Not a wise choice, chances are too great one will eat the other sooner or later.


----------



## Demius7 (Jan 28, 2011)

What kind of Cichlid were you thinking?


----------



## ddawgs3 (May 13, 2010)

idk wat kind it was. it was about eight in big and it had like a leopard pattern on it.


----------



## toddnbecka (Jun 30, 2006)

Sounds like a managuense, which grows waaay too large for a 20. I have some cichlids much more suitable for that size tank (though not if you want to keep a crayfish) available.
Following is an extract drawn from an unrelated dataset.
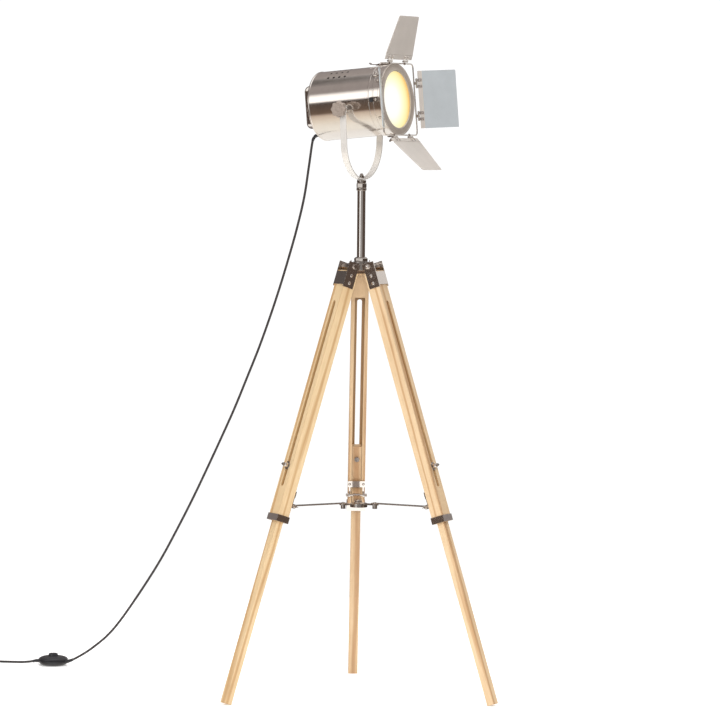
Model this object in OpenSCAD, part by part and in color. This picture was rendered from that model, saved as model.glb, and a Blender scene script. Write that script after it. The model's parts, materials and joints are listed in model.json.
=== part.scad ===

Cryptoheros cutteri, a CA species related to convicts but much easier to get along with, and Australoheros oblongum from Uruguay. The oblongum are even more mellow than the cutteri, and you could easily keep a pair of either with a handful of tetras or barbs.


----------



## ddawgs3 (May 13, 2010)

how bout with two convicts


----------



## Revolution1221 (Apr 20, 2010)

the thing with cray fish is most any fish that is large enough not to be eaten by it will likely eat it lol. its a viscious cycle but one is usually food for the other in the wild. at work one time we did have a blue cray that was donated that was about 8 inches so i threw a few larger giant danios in with him. while they arn't a cichlid they wouldn't touch the cray fish and they were large enough and stayed at the surface of the water so the crayfish never got to them either. but i really wouldn't recommend giant danios in a 20 either they just dont have enough swimming room but maybe something similar. hmmm neon blue dwarf rainbows perhaps but idk. larger tank and regular sized rainbow fish may work but there is always that risk.


----------



## Cam (Nov 9, 2009)

Just go with some smaller fish and watch the Cray climb up and grab them with his claws. Fun species to keep!


----------



## lohachata (Jan 27, 2006)

eeeeeewwwwwwwww!!!!!!!!!!!!
who would want to keep a blue cray...lol


----------



## Cam (Nov 9, 2009)

Don't let Blue Cray see this thread haha


----------



## Corwin (May 23, 2010)

just to let you know crayfish are master escapists


----------



## Emt_tracy28 (Sep 11, 2010)

I have a blue cray and had it in a tank with a tiger oscar. The oscar and the cray fought all the time. So I moved the cray to a tank by her self. My father who likes to just buy me fish without asking me about them brought me some tiger barbs. The barbs and the oscar didn't get along so I put them in with my cray. They got along ok until the cray laid eggs and then the cray killed the barbs.


----------